How have critics reacted?
The Chancellor was accused of "Robin Hood in reverse" economics leaving struggling families "out in the cold" while rewarding "spivs and speculators".
Frances O’Grady, who heads the TUC, said: “This budget is Robin Hood in reverse. We should be rewarding work, not wealth. But at the first opportunity, Liz Truss is holding down wages and lining the pockets of big corporations and City bankers. The party of pay cuts strikes again.
“We need a very different plan in the full autumn budget to do right by workers. The Chancellor should boost the minimum wage, universal credit and pensions before winter sets in. He should fund pay rises in the public sector that keep up with prices."

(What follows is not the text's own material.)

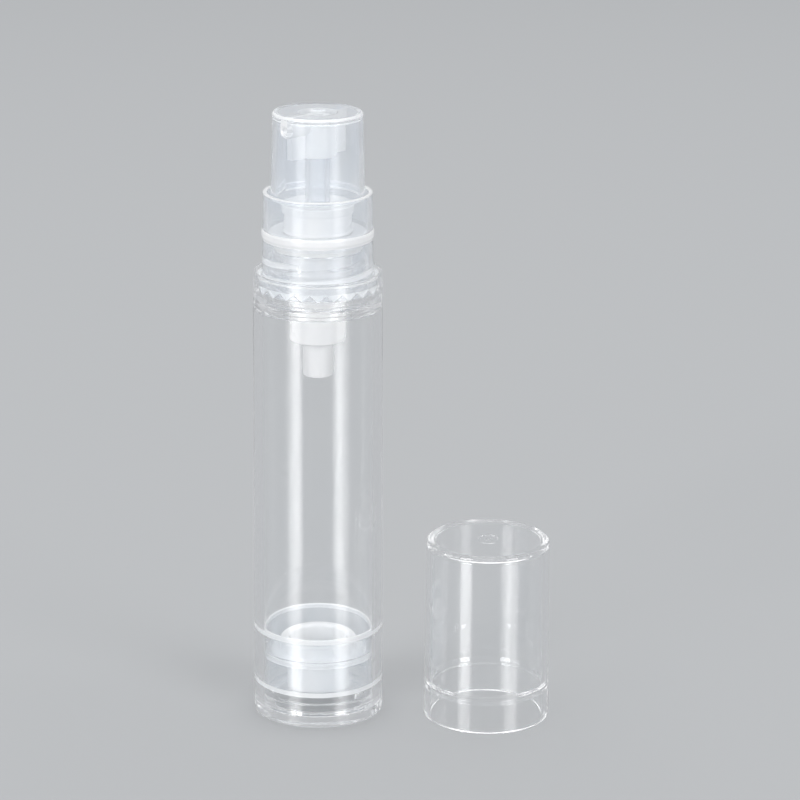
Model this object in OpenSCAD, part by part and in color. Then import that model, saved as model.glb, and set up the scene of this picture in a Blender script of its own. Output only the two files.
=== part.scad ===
// Small airless pump bottle for cream or serum: a thick clear body with a follower piston
// under the product, a screw-on pump with a press-down head, and a clear overcap that
// stands beside it. Millimetres, +Z up, origin at the middle of the body's flat base.

/* [Bottle body] */
// Radius of the bore that the follower slides in
bore_r = 8.46; // [8:0.02:9.6]
// Wall of the body just above the base
body_wall_low = 1.53; // [1.3:0.01:2]
// Wall of the body just below the shoulder
body_wall_high = 1.35; // [1.2:0.01:1.9]
// Height of the shoulder's flat top above the table
shoulder_z = 66.3; // [58:0.1:90]
// Thickness of the shoulder plate over the product
shoulder_t = 1.6; // [1.2:0.1:2.4]
// Rounding of the shoulder's outer edge
shoulder_round = 0.35; // [0.1:0.05:0.6]

/* [Neck and thread] */
// Height of the neck above the shoulder
neck_h = 7.5; // [7.2:0.1:9]
// Gap between the neck's bore and the pump housing
neck_gap = 0.1; // [0.05:0.01:0.2]
// Rise of the screw thread in one turn
thread_pitch = 2.5; // [2.2:0.1:2.8]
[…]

Gary Smith, GMB General Secretary, said: “The Chancellor is tough on care workers’ pay rises and soft on bankers’ bonuses – today’s announcement has set in stone an economy that’s rigged against working people.
“Our members want an economic policy that works for all, not just the spivs and speculators who have done very well out of a Tory Government."
Rebecca McDonald, chief economist at the Joseph Rowntree Foundation, said: ""This is a budget that has wilfully ignored families struggling through a cost of living emergency and instead targeted its action at the richest. It leaves those on the lowest incomes out in the cold with no extra help to get them through the winter.
"Families on low incomes can’t wait for the promised benefits of economic growth to trickle down into their pockets. The energy price cap fixes bills at a level already unaffordable for many and was never going to be enough to solve the problem for those on the lowest incomes. With food prices rising more sharply than inflation, and no action today, it will be a bitter winter ahead."
She added that the government had chosen to "turn its back on millions" who are on the lowest incomes - saying they will be forced to cut back on food and energy this winter.